Эфрос: «Плохо себя чувствую, сердце болит… Да я еще из Парижа… такая разница, просто убивает… Там все веселые, радостные… приветливые. Тут все злые, очереди за мясом… Черт знает, всю жизнь работаешь, работаешь, чего ради… Кому это нужно, что мы здесь?!»
Он ругал Дупака за Куйбышев. Так вот в Куйбышеве мы действительно были нужны, а здесь…
Заканчивается спектакль, много русских в зале. Ужасное количество грязи в спектакле, почему Эфрос не репетирует, хотя бы по мизансценам, по свету, черт-те что творится…
Вчера был на вечере-открытии недели фильмов с участием
В.Высоцкого. Родители сидели в зале. Читал «Этюд». Отвечал на записки. Вопрос: «Кого из современных поэтов вы можете поставить рядом с Высоцким?»
— На это ответит время.

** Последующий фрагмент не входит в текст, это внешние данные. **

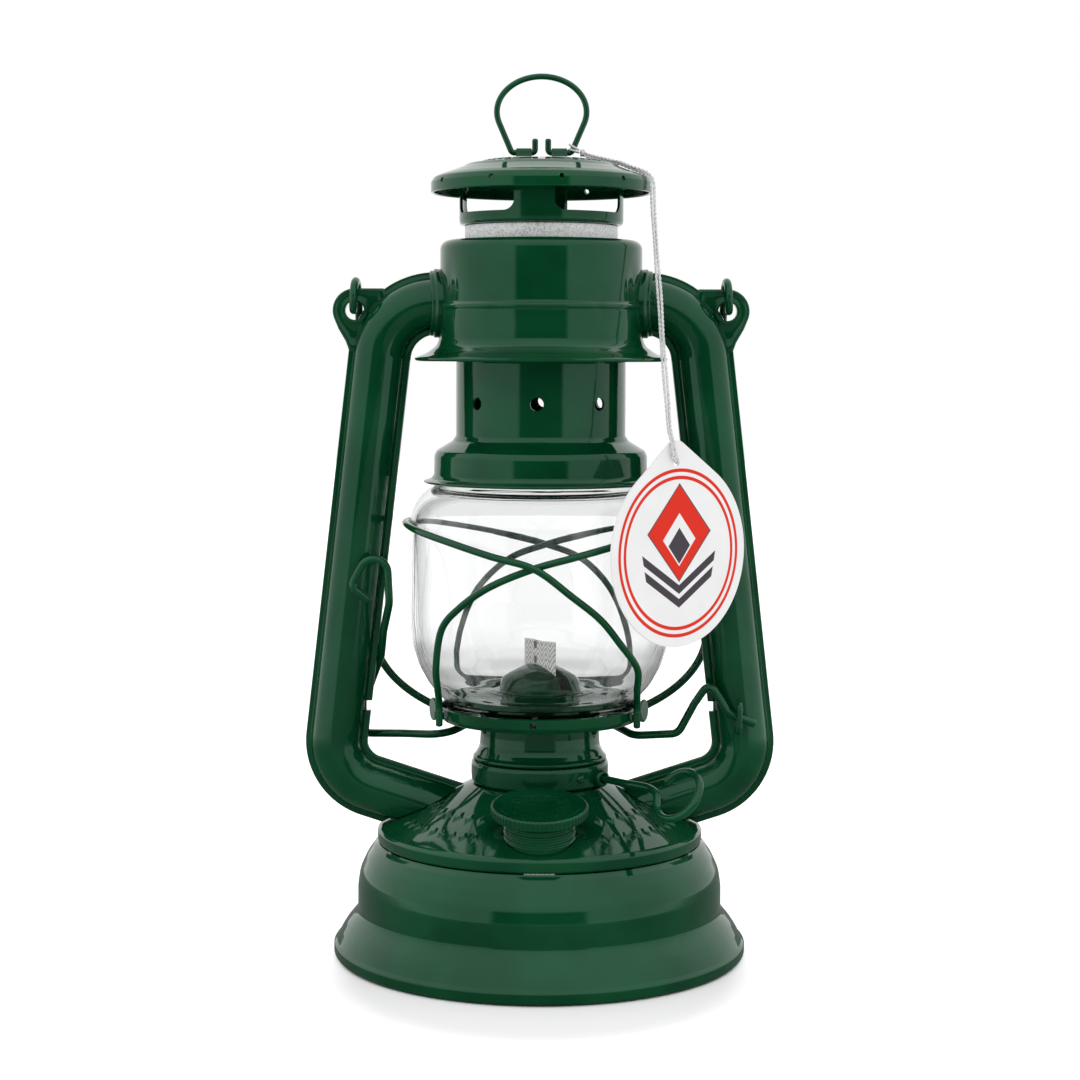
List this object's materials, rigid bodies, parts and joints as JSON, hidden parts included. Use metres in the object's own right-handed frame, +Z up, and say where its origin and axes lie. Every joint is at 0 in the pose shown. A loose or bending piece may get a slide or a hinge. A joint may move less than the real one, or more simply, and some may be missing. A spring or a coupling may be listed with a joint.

Одно могу сказать определенно, что те изменения, события, которые происходят сейчас в нашем обществе, в нашей стране, во многом подготовило творчество Высоцкого, он, как никто из поэтов, повлиял на сознание народа и пр., пр.
Потом в театре смотрели документальный фильм «Соло трубы», посвященный Леве Федотову, гениальному мальчику — прототипу Антона Овчинникова из «Дома на набережной».
Любимов, рассказал Стернин[248]
, говорит, что назад не собирается, что хорошие концы бывают только в сказках и пусть его оставят в покое. «Я не уезжал, меня выдворили и пр.». Состряпал себе легенду, ею живет. Упорные ходят слухи, что с Катькой он развелся и будто нашла она себе молодого уже. А возвращаться без жены и сына (ведь это же ежу понятно, что она бросила его, дососав и высосав, а не он их) — это же еще дополнительный позор какой и доказательство краха, опричь того, что надо же чего-то и говорить, и объяснять, а сколько будут лезть в душу, сочувствовать и сопливиться?! И это вытерпеть гораздо сложней, чем политические разговоры и пр.Событие необычайной важности, совершенно феноменальное и для меня неожиданное, непредугаданное: Демидова получила через оказию письмо от Любимова. Тезисы: «Дорогая Алла… Знаю о ваших походах… Возвращаться на родное пепелище больно… Вспоминается А.Т.Твардовский у своей деревенской избы, от которой осталась одна труба печная… Знал ли он, что и журнал отнимут… Как вы представляете мое возвращение… Кому писать и в каких выражениях? А если возвращаться, то только на старую сцену, там, как говорится, и стены помогают… Очень скучаю… Можем ли мы восстановить наши лучшие работы… Кто хочет со мной работать… Помните: я получил официальное разрещёние на лечение… Перед смертью Ю.В.Андропов разрешил мне вернуться и начать работать, а Черненко лишил меня гражданства… Обними всех, кто помнит».
Еще он упоминает о том, что у него контракты подписаны и он их должен обязательно выполнить. 8.XI.86 — Лондон.
Все это настолько ошеломительно, что не знаешь, что и думать. Это человеческий документ потрясающей силы. Господи! Пошли ему здоровья и счастливого возвращения.
1. Идея — Алла должна лично встретиться с Раисой М.[249]
и показать ей это письмо.2. Сегодня я говорил с Эфросом, и он дал добро на восстановление «Мастера», хотя просил меня довести до сведения артистов, что он относится отрицательно к спектаклю как к дещёвке и спекуляции на материале. Так же не принял он и спектакль о Высоцком. «А «Дом на набережной» — это выдающееся произведение, таким он и остался, хотя у меня есть свои соображения, но это неважно» и пр.
Во всяком случае, машина завертелась, я сказал об этом Дупаку, и он велел подготовить приказ о восстановлении «Мастера» и пр.
Обратная сторона медали. Не играет ли Любимов двойную игру? Когда-то Демичев ему сказал: «Вы — провокатор» и пр. Не хочет ли он и там быть борцом, и тут слыть мучеником и несправедливо оскорбленным… Подобными документами он, ясное дело, страсти здесь опять разожжет, а не верить ему — глупо до последней степени… Какой нормальный человек, да еще в его возрасте, не станет тосковать по родине, по любимому делу, по нашим, опостылевшим ему некогда рожам…
Театр опять вступил в полосу политической активности. Говорят, наше письмо с подписями напечатано в какой-то итальянской газете. Ваня Бортник в связи с этим нервничает… Я его успокоил — там 140 подписей, разберет ли Любимов, где чья.
И вот теперь, когда кончился день, когда Тамара легла в кровать и читает роман очередной, я спрашиваю себя: когда же я напишу книгу, чтоб вот так, не отрываясь, с ней человек прожил хотя бы день.